Das neue Kurs- und Bankettschiff der SGV auf dem Vierwaldstättersee, der MS Diamant, ist neu mit einem parallel hybriden Antrieb unterwegs, bei dem Diesel- mit Elektromotoren gekoppelt sind. Die Idee ist einfach: Im Normalbetrieb treiben zwei Dieselmotoren den MS Diamant an. Die daran gekoppelten Elektromotoren arbeiten als Generatoren und versorgen das Schiff mit elektrischer Energie oder laden die Batterien auf. Bei schwierigen Wetterbedingungen oder grosser Beschleunigung unterstützen die Elektromotoren die relativ kleinen Antriebsdieselmotoren.

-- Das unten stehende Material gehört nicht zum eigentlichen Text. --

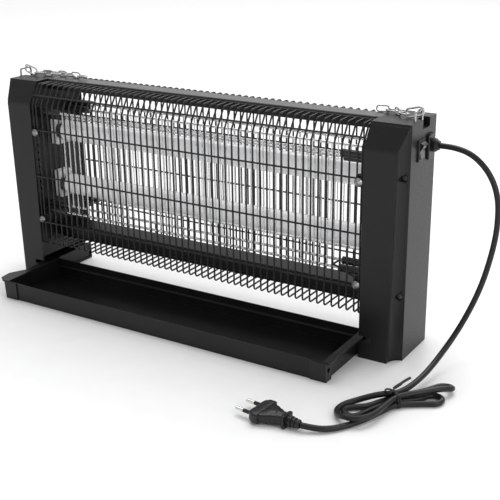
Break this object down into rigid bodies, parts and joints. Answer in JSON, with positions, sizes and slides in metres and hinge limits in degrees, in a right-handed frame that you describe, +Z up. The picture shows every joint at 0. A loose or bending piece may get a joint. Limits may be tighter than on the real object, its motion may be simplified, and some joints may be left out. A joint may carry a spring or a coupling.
{
  "type": "electric bug zapper",
  "caption": "Long electric insect killer on two black end caps, with wire guards, UV tubes, a high-voltage grid, a drawn-out tray, hanging chains and a mains lead.",
  "frame": {"origin": "on the floor, midway between the end caps, under the middle of the body's depth", "axes": "+X toward the cap with switch and cord, -Y front where the tray comes out, +Z up"},
  "size_m": [0.6222, 0.2782, 0.2698],
  "materials": {
    "cap_plastic": "fine satin texture",
    "panel_plastic": "matt",
    "tray_plastic": "satin",
    "black_sheet": "black powder coat",
    "grey_sheet": "satin grey",
    "guard_coating": "black coated wire",
    "bright_steel": "bright plated",
    "dark_steel": "blackened",
    "insulator_plastic": "smooth",
    "lamp_glass": "frosted by its coating",
    "lamp_cap_metal": "satin",
    "white_plastic": "smooth",
    "laminated_steel": "varnished",
    "potting": "cast",
    "black_plastic": "smooth",
    "rocker_plastic": "smooth",
    "plated_brass": "nickel plated",
    "cord_rubber": "matt",
    "wire_sleeve": "smooth"
  },
  "bodies": {
    "base": {"left_cap_shell": "cap_plastic", "right_cap_shell": "cap_plastic", "left_side_cover": "cap_plastic", "right_side_cover": "cap_plastic", "tray_rails": "cap_plastic", "left_inner_panel": "panel_plastic", "right_inner_panel": "panel_plastic", "guard_posts": "panel_plastic", "bottom_bar": "black_sheet", "top_channel": "black_sheet", "top_strip": "grey_sheet", "front_guard_top": "guard_coating", "front_guard_slope": "guard_coating", "front_guard_face": "guard_coating", "front_guard_foot": "guard_coating", "rear_guard_top": "guard_coating", "rear_guard_slope": "guard_coating", "rear_guard_face": "guard_coating", "rear_guard_foot": "guard_coating", "front_live_grid": "bright_steel", "front_earth_grid": "bright_steel", "rear_live_grid": "bright_steel", "rear_earth_grid": "bright_steel", "chain_staples": "bright_steel", "guard_screws": "bright_steel", "cup_washers": "bright_steel", "cover_screws": "dark_steel", "channel_screws": "dark_steel", "grid_insulators": "insulator_plastic", "lamp_holders": "white_plastic", "starter_sockets": "white_plastic", "starters": "white_plastic", "terminal_block": "white_plastic", "ballasts": "laminated_steel", "hv_module": "potting", "switch_body": "black_plastic", "cord_plate": "black_plastic", "plug_body": "black_plastic", "cord_clamp": "black_plastic", "switch_terminals": "plated_brass", "plug_pins": "plated_brass", "cord_gland": "cord_rubber", "power_cord_lead": "cord_rubber", "power_cord_tail": "cord_rubber", "cord_hank": "cord_rubber", "wiring_loom": "wire_sleeve", "earth_lead": "wire_sleeve", "twist_tie": "wire_sleeve"},
    "tray": {"tray_pan": "black_sheet", "left_tray_end": "tray_plastic", "right_tray_end": "tray_plastic"},
    "upper_lamp": {"upper_tube_glass": "lamp_glass", "upper_tube_ends": "lamp_cap_metal", "upper_rotors": "white_plastic"},
    "lower_lamp": {"lower_tube_glass": "lamp_glass", "lower_tube_ends": "lamp_cap_metal", "lower_rotors": "white_plastic"},
    "rocker": {"switch_rocker": "rocker_plastic"},
    "left_chain": {"left_chain": "bright_steel"},
    "right_chain": {"right_chain": "bright_steel"}
  },
  "joints": [
    {"name": "tray_slide", "type": "slide", "parent": "base", "child": "tray", "axis": [0, 1, 0], "range_m": [-0.02, 0.0705]},
    {"name": "upper_lamp_turn", "type": "hinge", "parent": "base", "child": "upper_lamp", "pos_m": [0, 0, 0.19], "axis": [1, 0, 0], "range_deg": [0, 90]},
    {"name": "lower_lamp_turn", "type": "hinge", "parent": "base", "child": "lower_lamp", "pos_m": [0, 0, 0.12], "axis": [1, 0, 0], "range_deg": [0, 90]},
    {"name": "rocker_tilt", "type": "hinge", "parent": "base", "child": "rocker", "pos_m": [0.2686, -0.00775, 0.226], "axis": [0, 1, 0], "range_deg": [-24, 0]},
    {"name": "left_chain_swing", "type": "hinge", "parent": "base", "child": "left_chain", "pos_m": [-0.266, -0.0036, 0.2658], "axis": [0, -1, 0], "range_deg": [0, 90]},
    {"name": "right_chain_swing", "type": "hinge", "parent": "base", "child": "right_chain", "pos_m": [0.266, -0.0036, 0.2658], "axis": [0, 1, 0], "range_deg": [0, 90]}
  ]
}
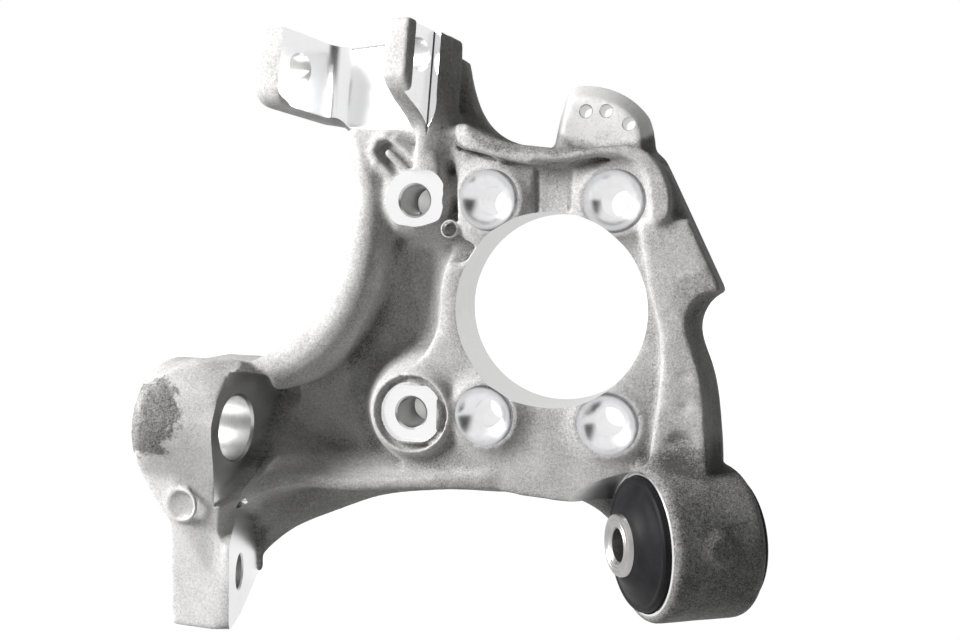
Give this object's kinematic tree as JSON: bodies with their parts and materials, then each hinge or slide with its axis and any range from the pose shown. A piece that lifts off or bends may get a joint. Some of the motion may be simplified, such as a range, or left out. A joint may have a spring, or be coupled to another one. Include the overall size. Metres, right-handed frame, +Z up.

«Im Vergleich zu einem reinen Dieselantrieb braucht das Schiff damit weniger Treibstoff und stösst weniger CO2 aus», erklärt Martin Einsiedler, Leiter Schiffsentwurf und Engineering bei der Shiptec AG, einer Tochtergesellschaft der SGV. Auch die Kosten sinken mit dem effizienten Antrieb, denn der Treibstoff macht bei einem Schiff etwa einen Drittel der Betriebskosten aus. Dass die kleineren Komponenten weniger wartungsintensiv sind, freut den Kunden zusätzlich.
Enge Zusammenarbeit mit Siemens
Umgesetzt hat Shiptec das neue Antriebssystem gemeinsam mit Siemens. Einsiedler begründet den Entscheid: «Siemens Marine Systems in Hamburg hatte Erfahrung mit ähnlichen Systemen. Das Unternehmen verfügt über ein breites Produktportfolio und die Siemens-Komponenten basieren auf bewährten Konzepten von Trolleybussen. Damit haben sie bewiesen, dass sie sehr zuverlässig sind.»
Das erste dieselelektrisch betriebene Schiff der SGV war nicht der MS Diamant, sondern das etwas kleinere Motorschiff MS Saphir, das seit 2012 auf Rundfahrten im Luzerner Seebecken unterwegs ist. Während der Inbetriebnahme des MS Saphir hat Einsiedler die «Väter» des dieselelektrischen Antriebs persönlich kennengelernt. «Beim gemeinsamen Feierabendbier haben wir uns überlegt, wie ein solches System bei einem grösseren Schiff aussehen könnte. Die ersten Skizzen habe ich immer noch», erzählt er lachend.
Als die SGV etwas später den Bau eines grösseren Schiffes ins Auge fasste, haben die Spezialisten von Shiptec und Siemens gemeinsam die Anforderungen analysiert und ein Konzept erarbeitet. Einsiedler erzählt: «Siemens sagte uns, welche unserer Wünsche technisch umsetzbar sind. So erarbeiteten wir Kompromisse und möglichst einfache Lösungen.»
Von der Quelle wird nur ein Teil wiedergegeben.